_GIVEN RECORDS_:
============
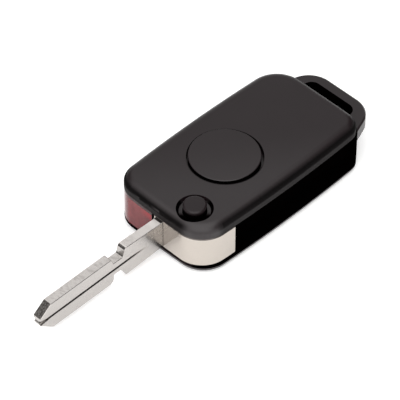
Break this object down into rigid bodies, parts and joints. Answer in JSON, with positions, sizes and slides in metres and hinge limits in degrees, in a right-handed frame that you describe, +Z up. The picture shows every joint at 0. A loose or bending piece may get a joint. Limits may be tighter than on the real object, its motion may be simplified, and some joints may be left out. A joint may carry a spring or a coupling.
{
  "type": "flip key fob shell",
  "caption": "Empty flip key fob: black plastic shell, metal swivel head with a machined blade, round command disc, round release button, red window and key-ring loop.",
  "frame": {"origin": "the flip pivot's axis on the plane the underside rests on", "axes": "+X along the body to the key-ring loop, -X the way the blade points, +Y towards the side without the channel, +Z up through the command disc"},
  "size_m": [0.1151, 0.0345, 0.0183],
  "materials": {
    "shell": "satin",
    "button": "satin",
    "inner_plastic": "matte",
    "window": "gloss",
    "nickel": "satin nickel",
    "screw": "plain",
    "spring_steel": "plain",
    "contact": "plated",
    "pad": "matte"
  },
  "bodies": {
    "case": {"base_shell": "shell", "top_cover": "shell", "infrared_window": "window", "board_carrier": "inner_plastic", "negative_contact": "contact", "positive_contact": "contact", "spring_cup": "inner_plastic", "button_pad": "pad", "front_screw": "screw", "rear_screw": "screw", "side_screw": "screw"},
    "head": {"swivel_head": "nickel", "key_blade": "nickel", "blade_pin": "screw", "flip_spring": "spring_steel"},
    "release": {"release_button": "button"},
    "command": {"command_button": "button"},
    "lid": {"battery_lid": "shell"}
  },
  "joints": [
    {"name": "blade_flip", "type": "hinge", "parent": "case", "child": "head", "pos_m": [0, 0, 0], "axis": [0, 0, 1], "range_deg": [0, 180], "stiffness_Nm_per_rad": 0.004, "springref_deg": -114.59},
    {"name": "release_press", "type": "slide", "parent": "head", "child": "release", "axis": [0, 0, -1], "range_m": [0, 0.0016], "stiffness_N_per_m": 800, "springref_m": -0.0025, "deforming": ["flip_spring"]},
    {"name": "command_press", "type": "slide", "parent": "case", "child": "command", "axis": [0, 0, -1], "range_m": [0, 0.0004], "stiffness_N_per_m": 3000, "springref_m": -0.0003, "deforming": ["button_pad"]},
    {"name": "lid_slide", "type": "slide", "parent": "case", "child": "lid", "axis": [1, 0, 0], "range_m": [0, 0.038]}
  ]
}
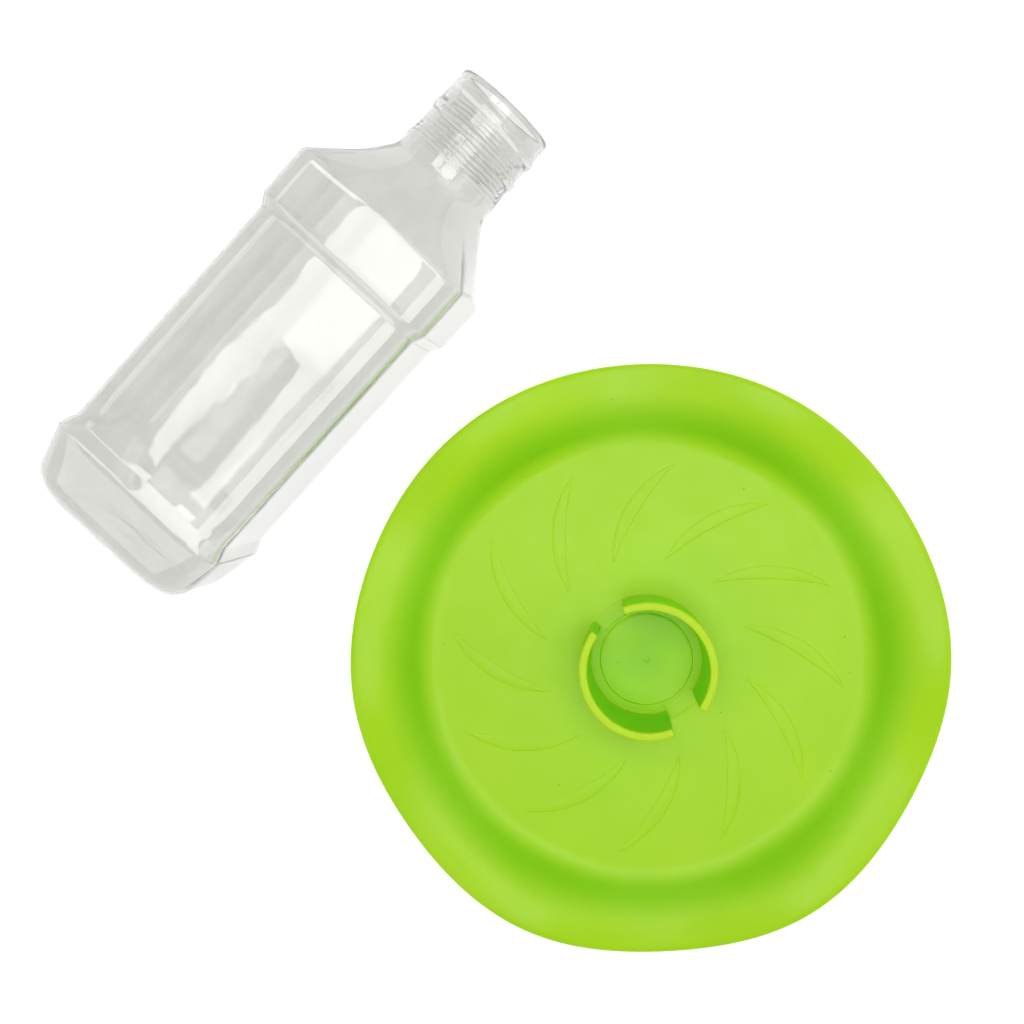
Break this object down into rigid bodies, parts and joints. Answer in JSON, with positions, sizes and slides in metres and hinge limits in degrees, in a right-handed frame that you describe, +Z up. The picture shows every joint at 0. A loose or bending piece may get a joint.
============
_REQUIREMENTS_:
Every entry should be printed again exactly as written.

_SOLUTION TO THIS TASK_:
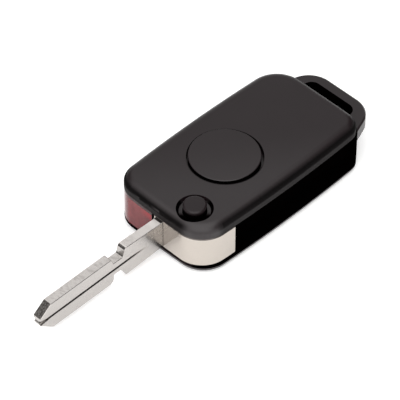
Break this object down into rigid bodies, parts and joints. Answer in JSON, with positions, sizes and slides in metres and hinge limits in degrees, in a right-handed frame that you describe, +Z up. The picture shows every joint at 0. A loose or bending piece may get a joint. Limits may be tighter than on the real object, its motion may be simplified, and some joints may be left out. A joint may carry a spring or a coupling.
{
  "type": "flip key fob shell",
  "caption": "Empty flip key fob: black plastic shell, metal swivel head with a machined blade, round command disc, round release button, red window and key-ring loop.",
  "frame": {"origin": "the flip pivot's axis on the plane the underside rests on", "axes": "+X along the body to the key-ring loop, -X the way the blade points, +Y towards the side without the channel, +Z up through the command disc"},
  "size_m": [0.1151, 0.0345, 0.0183],
  "materials": {
    "shell": "satin",
    "button": "satin",
    "inner_plastic": "matte",
    "window": "gloss",
    "nickel": "satin nickel",
    "screw": "plain",
    "spring_steel": "plain",
    "contact": "plated",
    "pad": "matte"
  },
  "bodies": {
    "case": {"base_shell": "shell", "top_cover": "shell", "infrared_window": "window", "board_carrier": "inner_plastic", "negative_contact": "contact", "positive_contact": "contact", "spring_cup": "inner_plastic", "button_pad": "pad", "front_screw": "screw", "rear_screw": "screw", "side_screw": "screw"},
    "head": {"swivel_head": "nickel", "key_blade": "nickel", "blade_pin": "screw", "flip_spring": "spring_steel"},
    "release": {"release_button": "button"},
    "command": {"command_button": "button"},
    "lid": {"battery_lid": "shell"}
  },
  "joints": [
    {"name": "blade_flip", "type": "hinge", "parent": "case", "child": "head", "pos_m": [0, 0, 0], "axis": [0, 0, 1], "range_deg": [0, 180], "stiffness_Nm_per_rad": 0.004, "springref_deg": -114.59},
    {"name": "release_press", "type": "slide", "parent": "head", "child": "release", "axis": [0, 0, -1], "range_m": [0, 0.0016], "stiffness_N_per_m": 800, "springref_m": -0.0025, "deforming": ["flip_spring"]},
    {"name": "command_press", "type": "slide", "parent": "case", "child": "command", "axis": [0, 0, -1], "range_m": [0, 0.0004], "stiffness_N_per_m": 3000, "springref_m": -0.0003, "deforming": ["button_pad"]},
    {"name": "lid_slide", "type": "slide", "parent": "case", "child": "lid", "axis": [1, 0, 0], "range_m": [0, 0.038]}
  ]
}
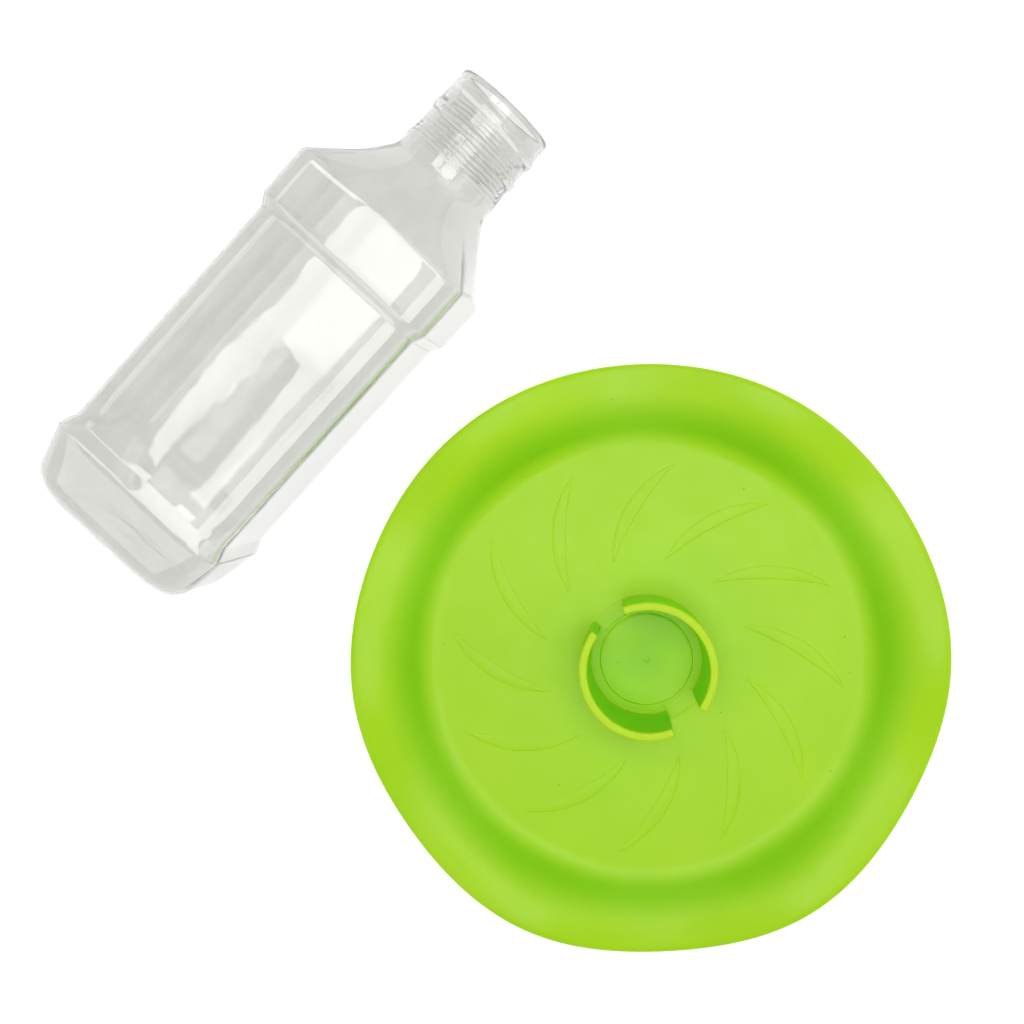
Break this object down into rigid bodies, parts and joints. Answer in JSON, with positions, sizes and slides in metres and hinge limits in degrees, in a right-handed frame that you describe, +Z up. The picture shows every joint at 0. A loose or bending piece may get a joint.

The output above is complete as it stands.